[BEGIN]

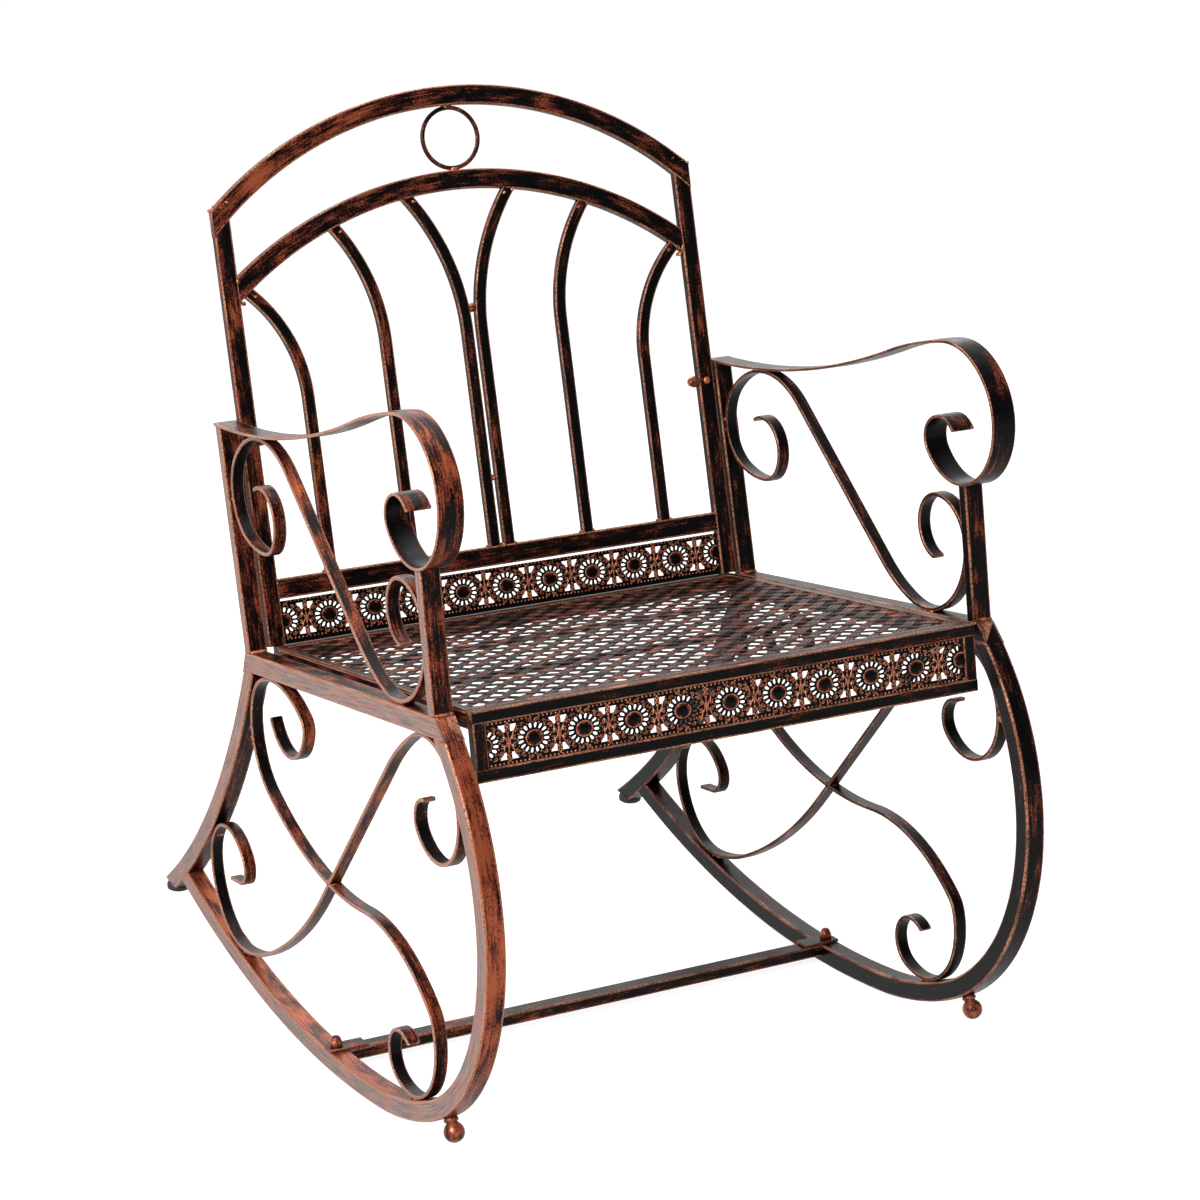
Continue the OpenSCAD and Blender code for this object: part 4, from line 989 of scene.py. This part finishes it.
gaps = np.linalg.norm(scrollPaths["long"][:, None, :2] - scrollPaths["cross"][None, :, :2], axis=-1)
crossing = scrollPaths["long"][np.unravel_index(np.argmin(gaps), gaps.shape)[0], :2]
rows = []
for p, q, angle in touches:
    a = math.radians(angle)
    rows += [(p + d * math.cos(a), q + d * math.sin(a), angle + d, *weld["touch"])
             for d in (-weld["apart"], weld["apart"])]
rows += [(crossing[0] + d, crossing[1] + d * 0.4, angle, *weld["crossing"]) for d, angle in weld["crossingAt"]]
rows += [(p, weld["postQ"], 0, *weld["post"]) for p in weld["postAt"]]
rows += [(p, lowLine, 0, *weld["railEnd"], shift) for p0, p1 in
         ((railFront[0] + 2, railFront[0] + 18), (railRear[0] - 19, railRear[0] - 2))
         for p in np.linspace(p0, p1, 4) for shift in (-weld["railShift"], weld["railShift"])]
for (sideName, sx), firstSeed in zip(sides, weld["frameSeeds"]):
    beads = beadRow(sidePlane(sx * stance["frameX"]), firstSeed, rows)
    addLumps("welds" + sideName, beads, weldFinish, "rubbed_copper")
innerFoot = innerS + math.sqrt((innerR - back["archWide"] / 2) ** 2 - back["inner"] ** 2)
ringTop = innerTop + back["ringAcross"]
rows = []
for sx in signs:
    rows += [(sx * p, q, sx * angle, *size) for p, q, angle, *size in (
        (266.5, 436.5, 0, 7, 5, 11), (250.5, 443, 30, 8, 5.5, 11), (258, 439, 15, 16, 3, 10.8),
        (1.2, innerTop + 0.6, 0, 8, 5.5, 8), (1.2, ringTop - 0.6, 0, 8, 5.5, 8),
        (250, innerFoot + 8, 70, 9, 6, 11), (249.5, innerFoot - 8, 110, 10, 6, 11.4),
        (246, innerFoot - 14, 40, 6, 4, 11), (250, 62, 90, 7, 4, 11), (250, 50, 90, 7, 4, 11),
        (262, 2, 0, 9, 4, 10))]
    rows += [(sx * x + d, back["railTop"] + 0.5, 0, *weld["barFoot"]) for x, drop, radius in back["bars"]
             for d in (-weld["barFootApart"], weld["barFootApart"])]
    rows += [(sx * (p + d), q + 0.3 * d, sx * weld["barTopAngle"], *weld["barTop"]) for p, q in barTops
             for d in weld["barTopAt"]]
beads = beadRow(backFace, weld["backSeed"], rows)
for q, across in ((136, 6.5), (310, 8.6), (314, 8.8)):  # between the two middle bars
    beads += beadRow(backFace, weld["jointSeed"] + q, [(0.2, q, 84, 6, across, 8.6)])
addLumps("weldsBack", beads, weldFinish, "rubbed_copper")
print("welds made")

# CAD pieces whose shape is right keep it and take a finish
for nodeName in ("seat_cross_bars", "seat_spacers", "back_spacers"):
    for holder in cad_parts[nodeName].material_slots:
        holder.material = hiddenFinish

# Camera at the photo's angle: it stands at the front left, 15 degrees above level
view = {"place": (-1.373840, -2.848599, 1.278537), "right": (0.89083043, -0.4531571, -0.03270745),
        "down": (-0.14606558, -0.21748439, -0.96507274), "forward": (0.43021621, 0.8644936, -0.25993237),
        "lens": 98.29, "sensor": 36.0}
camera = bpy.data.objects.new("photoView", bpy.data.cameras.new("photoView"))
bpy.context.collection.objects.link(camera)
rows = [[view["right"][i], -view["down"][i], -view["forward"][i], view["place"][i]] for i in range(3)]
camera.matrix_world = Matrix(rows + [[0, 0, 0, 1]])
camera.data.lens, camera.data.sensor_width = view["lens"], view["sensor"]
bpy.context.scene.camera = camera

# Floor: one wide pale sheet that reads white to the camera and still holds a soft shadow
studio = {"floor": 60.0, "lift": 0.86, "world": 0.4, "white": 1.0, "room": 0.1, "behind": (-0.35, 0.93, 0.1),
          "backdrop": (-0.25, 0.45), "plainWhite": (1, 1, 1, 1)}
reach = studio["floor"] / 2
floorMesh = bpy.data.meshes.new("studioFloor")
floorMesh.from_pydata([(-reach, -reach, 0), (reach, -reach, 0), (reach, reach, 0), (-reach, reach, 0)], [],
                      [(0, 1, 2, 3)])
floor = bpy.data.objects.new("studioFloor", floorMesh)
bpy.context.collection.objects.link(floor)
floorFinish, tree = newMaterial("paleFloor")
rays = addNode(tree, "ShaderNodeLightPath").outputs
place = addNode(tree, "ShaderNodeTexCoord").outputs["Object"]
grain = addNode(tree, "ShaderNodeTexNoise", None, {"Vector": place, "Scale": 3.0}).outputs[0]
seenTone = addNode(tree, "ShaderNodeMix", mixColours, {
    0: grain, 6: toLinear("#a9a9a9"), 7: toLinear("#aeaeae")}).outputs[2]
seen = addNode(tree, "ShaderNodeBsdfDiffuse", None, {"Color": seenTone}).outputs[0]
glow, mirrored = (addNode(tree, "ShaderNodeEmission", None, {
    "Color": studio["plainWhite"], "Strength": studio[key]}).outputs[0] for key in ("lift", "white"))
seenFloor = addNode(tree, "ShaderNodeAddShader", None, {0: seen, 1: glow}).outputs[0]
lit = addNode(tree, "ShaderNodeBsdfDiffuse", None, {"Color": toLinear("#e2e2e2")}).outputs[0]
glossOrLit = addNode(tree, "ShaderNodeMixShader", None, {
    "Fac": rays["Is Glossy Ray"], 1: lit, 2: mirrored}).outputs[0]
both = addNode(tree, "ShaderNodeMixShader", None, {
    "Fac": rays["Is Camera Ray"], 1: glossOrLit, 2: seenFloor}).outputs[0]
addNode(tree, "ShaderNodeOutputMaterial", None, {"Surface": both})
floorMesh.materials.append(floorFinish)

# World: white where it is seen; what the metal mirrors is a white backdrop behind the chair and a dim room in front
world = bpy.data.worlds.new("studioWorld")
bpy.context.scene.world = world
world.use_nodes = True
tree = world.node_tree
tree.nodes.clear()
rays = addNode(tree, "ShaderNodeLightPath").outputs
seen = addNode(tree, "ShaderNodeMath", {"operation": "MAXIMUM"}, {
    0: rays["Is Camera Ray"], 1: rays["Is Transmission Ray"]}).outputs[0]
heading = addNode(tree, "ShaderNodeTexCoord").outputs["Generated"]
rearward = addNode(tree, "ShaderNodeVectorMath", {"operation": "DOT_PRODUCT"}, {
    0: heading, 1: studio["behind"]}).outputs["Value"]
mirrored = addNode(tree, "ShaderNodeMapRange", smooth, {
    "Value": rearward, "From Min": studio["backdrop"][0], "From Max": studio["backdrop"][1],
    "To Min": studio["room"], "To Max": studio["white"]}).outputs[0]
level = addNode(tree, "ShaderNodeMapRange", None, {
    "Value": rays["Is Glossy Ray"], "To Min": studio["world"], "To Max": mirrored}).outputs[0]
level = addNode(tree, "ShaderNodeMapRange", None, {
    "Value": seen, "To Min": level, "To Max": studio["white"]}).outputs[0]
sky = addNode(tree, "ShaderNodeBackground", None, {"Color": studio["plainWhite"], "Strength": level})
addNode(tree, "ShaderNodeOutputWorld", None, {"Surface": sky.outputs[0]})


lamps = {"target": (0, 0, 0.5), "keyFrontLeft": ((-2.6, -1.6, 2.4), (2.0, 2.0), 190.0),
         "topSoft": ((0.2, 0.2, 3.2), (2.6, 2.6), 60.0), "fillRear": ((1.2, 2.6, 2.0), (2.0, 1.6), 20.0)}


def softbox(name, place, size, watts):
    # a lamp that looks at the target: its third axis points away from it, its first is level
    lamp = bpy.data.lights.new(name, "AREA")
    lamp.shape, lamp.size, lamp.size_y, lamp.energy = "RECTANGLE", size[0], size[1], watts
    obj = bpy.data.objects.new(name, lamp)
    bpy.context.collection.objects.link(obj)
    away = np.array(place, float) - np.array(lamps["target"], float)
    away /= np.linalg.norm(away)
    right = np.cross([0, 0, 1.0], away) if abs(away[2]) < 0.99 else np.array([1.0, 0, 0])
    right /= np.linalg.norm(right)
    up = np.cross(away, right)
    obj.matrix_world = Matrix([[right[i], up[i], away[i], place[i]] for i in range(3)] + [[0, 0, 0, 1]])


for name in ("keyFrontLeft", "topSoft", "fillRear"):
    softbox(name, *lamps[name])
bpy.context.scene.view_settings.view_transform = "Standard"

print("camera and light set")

[END]

WORK TO DO: Gather all the lines that include the word "holder" and copy them out.

ANSWER FOR THIS EXERCISE:
    for holder in cad_parts[nodeName].material_slots:
        holder.material = hiddenFinish